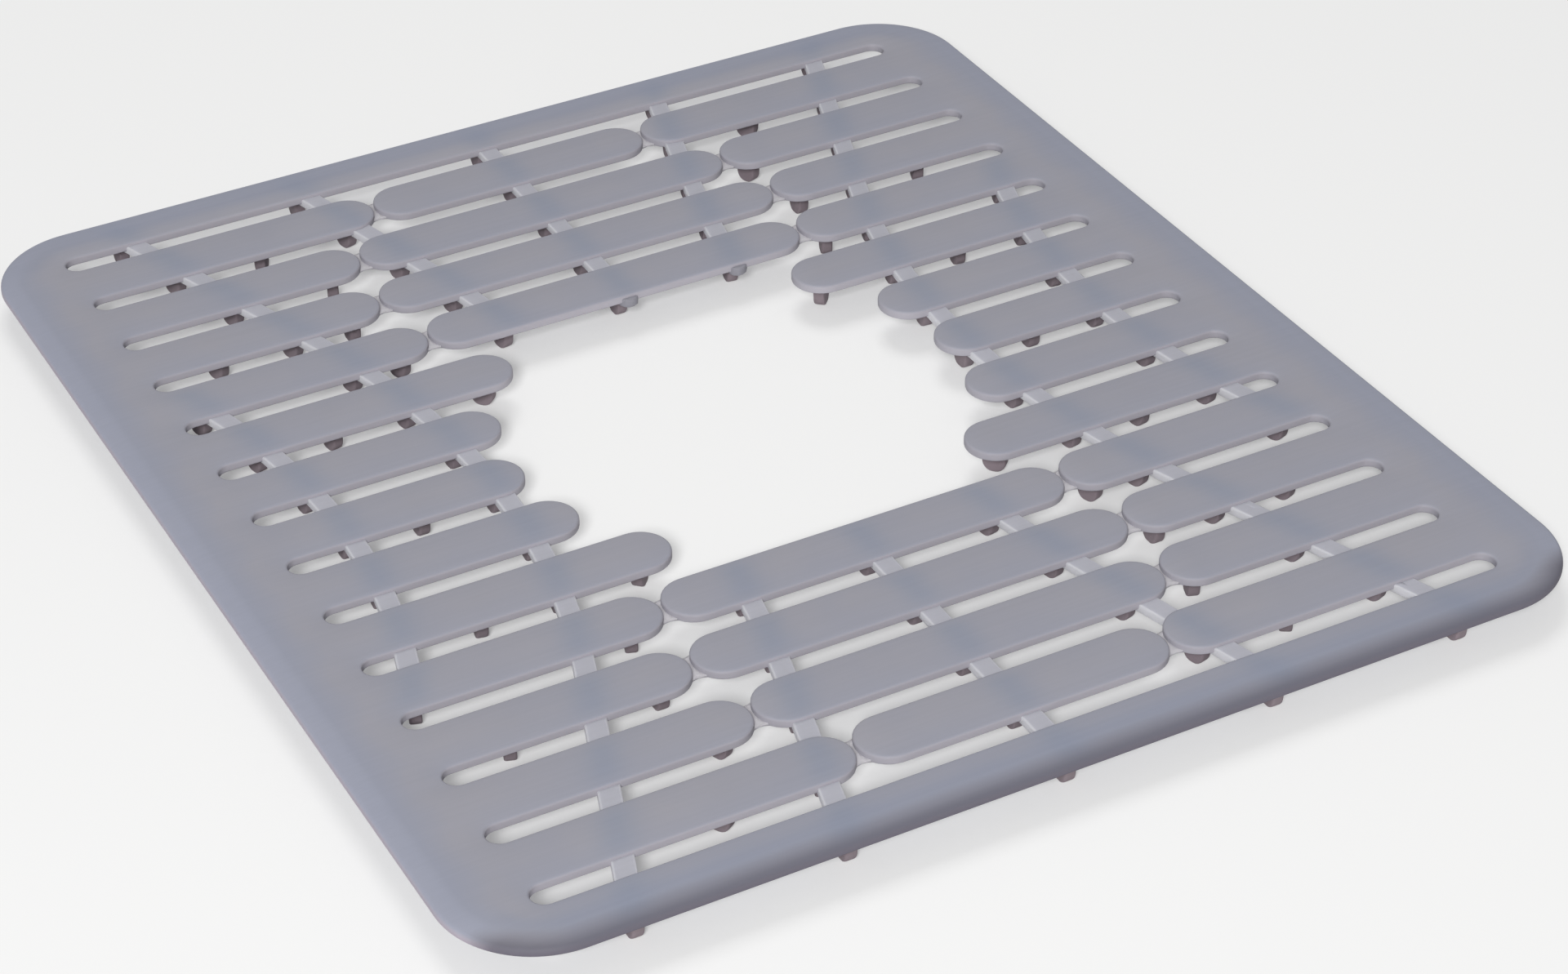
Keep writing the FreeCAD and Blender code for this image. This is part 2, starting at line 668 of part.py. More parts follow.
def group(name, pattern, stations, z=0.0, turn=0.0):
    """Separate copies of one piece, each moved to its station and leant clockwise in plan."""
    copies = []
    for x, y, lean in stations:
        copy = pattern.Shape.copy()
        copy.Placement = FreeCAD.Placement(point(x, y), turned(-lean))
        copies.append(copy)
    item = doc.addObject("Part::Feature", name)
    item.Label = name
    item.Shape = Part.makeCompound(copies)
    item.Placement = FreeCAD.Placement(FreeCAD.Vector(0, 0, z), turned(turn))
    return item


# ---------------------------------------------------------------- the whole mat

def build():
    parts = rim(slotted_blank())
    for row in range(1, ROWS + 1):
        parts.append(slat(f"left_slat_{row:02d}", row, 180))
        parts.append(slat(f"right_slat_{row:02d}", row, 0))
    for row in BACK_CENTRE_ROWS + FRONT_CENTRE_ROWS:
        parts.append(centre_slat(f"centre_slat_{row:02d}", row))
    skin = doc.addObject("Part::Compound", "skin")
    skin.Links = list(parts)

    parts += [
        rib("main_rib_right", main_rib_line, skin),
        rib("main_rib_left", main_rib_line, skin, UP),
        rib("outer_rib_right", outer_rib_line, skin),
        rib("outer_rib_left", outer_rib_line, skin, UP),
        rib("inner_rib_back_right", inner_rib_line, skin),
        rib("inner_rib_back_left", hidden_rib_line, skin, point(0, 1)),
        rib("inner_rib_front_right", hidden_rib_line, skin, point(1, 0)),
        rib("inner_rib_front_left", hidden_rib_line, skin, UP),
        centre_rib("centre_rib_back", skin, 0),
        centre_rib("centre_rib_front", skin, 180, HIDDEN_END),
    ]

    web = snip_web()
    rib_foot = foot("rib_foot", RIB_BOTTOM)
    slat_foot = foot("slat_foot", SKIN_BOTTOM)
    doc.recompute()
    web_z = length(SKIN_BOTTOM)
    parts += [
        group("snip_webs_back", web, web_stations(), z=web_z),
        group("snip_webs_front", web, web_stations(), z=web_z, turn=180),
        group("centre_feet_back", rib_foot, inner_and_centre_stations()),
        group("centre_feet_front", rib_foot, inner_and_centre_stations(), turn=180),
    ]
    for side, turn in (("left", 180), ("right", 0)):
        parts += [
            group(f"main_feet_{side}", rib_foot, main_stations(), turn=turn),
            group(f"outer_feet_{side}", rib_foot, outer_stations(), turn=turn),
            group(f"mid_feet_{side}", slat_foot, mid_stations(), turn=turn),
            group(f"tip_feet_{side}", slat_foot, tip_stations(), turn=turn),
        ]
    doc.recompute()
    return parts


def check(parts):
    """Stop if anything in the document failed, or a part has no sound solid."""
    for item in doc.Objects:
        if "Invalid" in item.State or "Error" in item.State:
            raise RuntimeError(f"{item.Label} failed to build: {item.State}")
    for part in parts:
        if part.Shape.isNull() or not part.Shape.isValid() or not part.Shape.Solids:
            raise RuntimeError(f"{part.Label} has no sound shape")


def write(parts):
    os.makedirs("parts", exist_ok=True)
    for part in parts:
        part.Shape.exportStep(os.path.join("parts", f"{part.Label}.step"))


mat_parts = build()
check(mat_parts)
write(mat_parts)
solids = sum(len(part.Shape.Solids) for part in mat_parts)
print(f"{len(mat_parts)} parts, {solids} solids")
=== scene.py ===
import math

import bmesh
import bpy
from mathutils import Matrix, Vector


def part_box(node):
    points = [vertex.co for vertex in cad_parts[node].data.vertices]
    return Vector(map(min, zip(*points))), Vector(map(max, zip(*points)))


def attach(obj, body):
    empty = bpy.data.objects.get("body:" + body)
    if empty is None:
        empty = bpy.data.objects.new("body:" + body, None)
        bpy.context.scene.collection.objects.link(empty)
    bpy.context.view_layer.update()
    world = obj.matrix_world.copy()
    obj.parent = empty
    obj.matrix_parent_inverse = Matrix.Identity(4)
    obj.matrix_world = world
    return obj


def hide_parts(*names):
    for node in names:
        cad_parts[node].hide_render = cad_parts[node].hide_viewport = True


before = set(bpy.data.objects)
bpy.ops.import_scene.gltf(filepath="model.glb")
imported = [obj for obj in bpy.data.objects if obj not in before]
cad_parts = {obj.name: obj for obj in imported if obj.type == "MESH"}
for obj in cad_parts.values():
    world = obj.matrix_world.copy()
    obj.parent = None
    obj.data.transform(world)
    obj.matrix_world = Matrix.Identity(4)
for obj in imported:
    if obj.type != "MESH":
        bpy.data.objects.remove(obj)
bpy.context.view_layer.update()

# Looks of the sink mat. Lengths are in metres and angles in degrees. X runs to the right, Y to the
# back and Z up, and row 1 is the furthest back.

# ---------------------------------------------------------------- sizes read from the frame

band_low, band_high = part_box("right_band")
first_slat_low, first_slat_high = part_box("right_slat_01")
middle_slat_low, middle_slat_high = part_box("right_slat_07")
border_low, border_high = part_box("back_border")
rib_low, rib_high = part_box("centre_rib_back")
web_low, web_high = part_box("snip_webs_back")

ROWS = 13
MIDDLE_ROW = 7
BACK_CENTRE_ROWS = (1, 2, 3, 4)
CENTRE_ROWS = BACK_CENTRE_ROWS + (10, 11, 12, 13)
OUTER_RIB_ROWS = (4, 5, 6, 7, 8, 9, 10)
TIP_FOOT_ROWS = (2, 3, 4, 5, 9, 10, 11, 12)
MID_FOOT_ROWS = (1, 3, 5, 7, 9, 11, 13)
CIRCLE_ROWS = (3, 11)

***

PROBLEM REQUIREMENTS:
Output the data above exactly, please, line for line.

THE ANSWER:
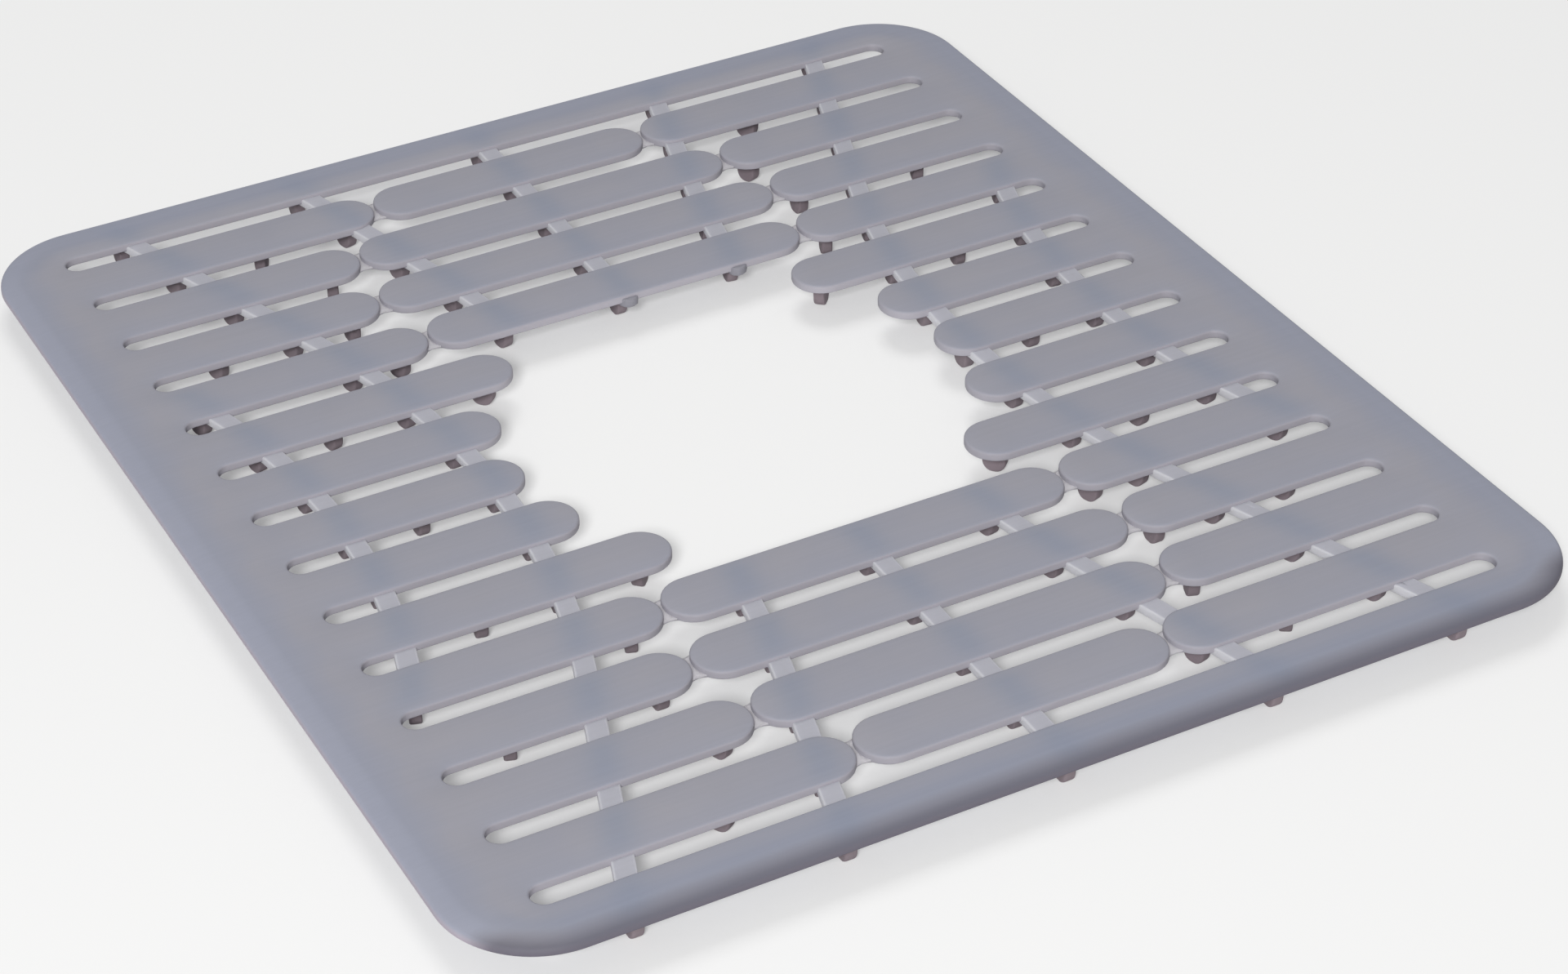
Keep writing the FreeCAD and Blender code for this image. This is part 2, starting at line 668 of part.py. More parts follow.
def group(name, pattern, stations, z=0.0, turn=0.0):
    """Separate copies of one piece, each moved to its station and leant clockwise in plan."""
    copies = []
    for x, y, lean in stations:
        copy = pattern.Shape.copy()
        copy.Placement = FreeCAD.Placement(point(x, y), turned(-lean))
        copies.append(copy)
    item = doc.addObject("Part::Feature", name)
    item.Label = name
    item.Shape = Part.makeCompound(copies)
    item.Placement = FreeCAD.Placement(FreeCAD.Vector(0, 0, z), turned(turn))
    return item


# ---------------------------------------------------------------- the whole mat

def build():
    parts = rim(slotted_blank())
    for row in range(1, ROWS + 1):
        parts.append(slat(f"left_slat_{row:02d}", row, 180))
        parts.append(slat(f"right_slat_{row:02d}", row, 0))
    for row in BACK_CENTRE_ROWS + FRONT_CENTRE_ROWS:
        parts.append(centre_slat(f"centre_slat_{row:02d}", row))
    skin = doc.addObject("Part::Compound", "skin")
    skin.Links = list(parts)

    parts += [
        rib("main_rib_right", main_rib_line, skin),
        rib("main_rib_left", main_rib_line, skin, UP),
        rib("outer_rib_right", outer_rib_line, skin),
        rib("outer_rib_left", outer_rib_line, skin, UP),
        rib("inner_rib_back_right", inner_rib_line, skin),
        rib("inner_rib_back_left", hidden_rib_line, skin, point(0, 1)),
        rib("inner_rib_front_right", hidden_rib_line, skin, point(1, 0)),
        rib("inner_rib_front_left", hidden_rib_line, skin, UP),
        centre_rib("centre_rib_back", skin, 0),
        centre_rib("centre_rib_front", skin, 180, HIDDEN_END),
    ]

    web = snip_web()
    rib_foot = foot("rib_foot", RIB_BOTTOM)
    slat_foot = foot("slat_foot", SKIN_BOTTOM)
    doc.recompute()
    web_z = length(SKIN_BOTTOM)
    parts += [
        group("snip_webs_back", web, web_stations(), z=web_z),
        group("snip_webs_front", web, web_stations(), z=web_z, turn=180),
        group("centre_feet_back", rib_foot, inner_and_centre_stations()),
        group("centre_feet_front", rib_foot, inner_and_centre_stations(), turn=180),
    ]
    for side, turn in (("left", 180), ("right", 0)):
        parts += [
            group(f"main_feet_{side}", rib_foot, main_stations(), turn=turn),
            group(f"outer_feet_{side}", rib_foot, outer_stations(), turn=turn),
            group(f"mid_feet_{side}", slat_foot, mid_stations(), turn=turn),
            group(f"tip_feet_{side}", slat_foot, tip_stations(), turn=turn),
        ]
    doc.recompute()
    return parts


def check(parts):
    """Stop if anything in the document failed, or a part has no sound solid."""
    for item in doc.Objects:
        if "Invalid" in item.State or "Error" in item.State:
            raise RuntimeError(f"{item.Label} failed to build: {item.State}")
    for part in parts:
        if part.Shape.isNull() or not part.Shape.isValid() or not part.Shape.Solids:
            raise RuntimeError(f"{part.Label} has no sound shape")


def write(parts):
    os.makedirs("parts", exist_ok=True)
    for part in parts:
        part.Shape.exportStep(os.path.join("parts", f"{part.Label}.step"))


mat_parts = build()
check(mat_parts)
write(mat_parts)
solids = sum(len(part.Shape.Solids) for part in mat_parts)
print(f"{len(mat_parts)} parts, {solids} solids")
=== scene.py ===
import math

import bmesh
import bpy
from mathutils import Matrix, Vector


def part_box(node):
    points = [vertex.co for vertex in cad_parts[node].data.vertices]
    return Vector(map(min, zip(*points))), Vector(map(max, zip(*points)))


def attach(obj, body):
    empty = bpy.data.objects.get("body:" + body)
    if empty is None:
        empty = bpy.data.objects.new("body:" + body, None)
        bpy.context.scene.collection.objects.link(empty)
    bpy.context.view_layer.update()
    world = obj.matrix_world.copy()
    obj.parent = empty
    obj.matrix_parent_inverse = Matrix.Identity(4)
    obj.matrix_world = world
    return obj


def hide_parts(*names):
    for node in names:
        cad_parts[node].hide_render = cad_parts[node].hide_viewport = True


before = set(bpy.data.objects)
bpy.ops.import_scene.gltf(filepath="model.glb")
imported = [obj for obj in bpy.data.objects if obj not in before]
cad_parts = {obj.name: obj for obj in imported if obj.type == "MESH"}
for obj in cad_parts.values():
    world = obj.matrix_world.copy()
    obj.parent = None
    obj.data.transform(world)
    obj.matrix_world = Matrix.Identity(4)
for obj in imported:
    if obj.type != "MESH":
        bpy.data.objects.remove(obj)
bpy.context.view_layer.update()

# Looks of the sink mat. Lengths are in metres and angles in degrees. X runs to the right, Y to the
# back and Z up, and row 1 is the furthest back.

# ---------------------------------------------------------------- sizes read from the frame

band_low, band_high = part_box("right_band")
first_slat_low, first_slat_high = part_box("right_slat_01")
middle_slat_low, middle_slat_high = part_box("right_slat_07")
border_low, border_high = part_box("back_border")
rib_low, rib_high = part_box("centre_rib_back")
web_low, web_high = part_box("snip_webs_back")

ROWS = 13
MIDDLE_ROW = 7
BACK_CENTRE_ROWS = (1, 2, 3, 4)
CENTRE_ROWS = BACK_CENTRE_ROWS + (10, 11, 12, 13)
OUTER_RIB_ROWS = (4, 5, 6, 7, 8, 9, 10)
TIP_FOOT_ROWS = (2, 3, 4, 5, 9, 10, 11, 12)
MID_FOOT_ROWS = (1, 3, 5, 7, 9, 11, 13)
CIRCLE_ROWS = (3, 11)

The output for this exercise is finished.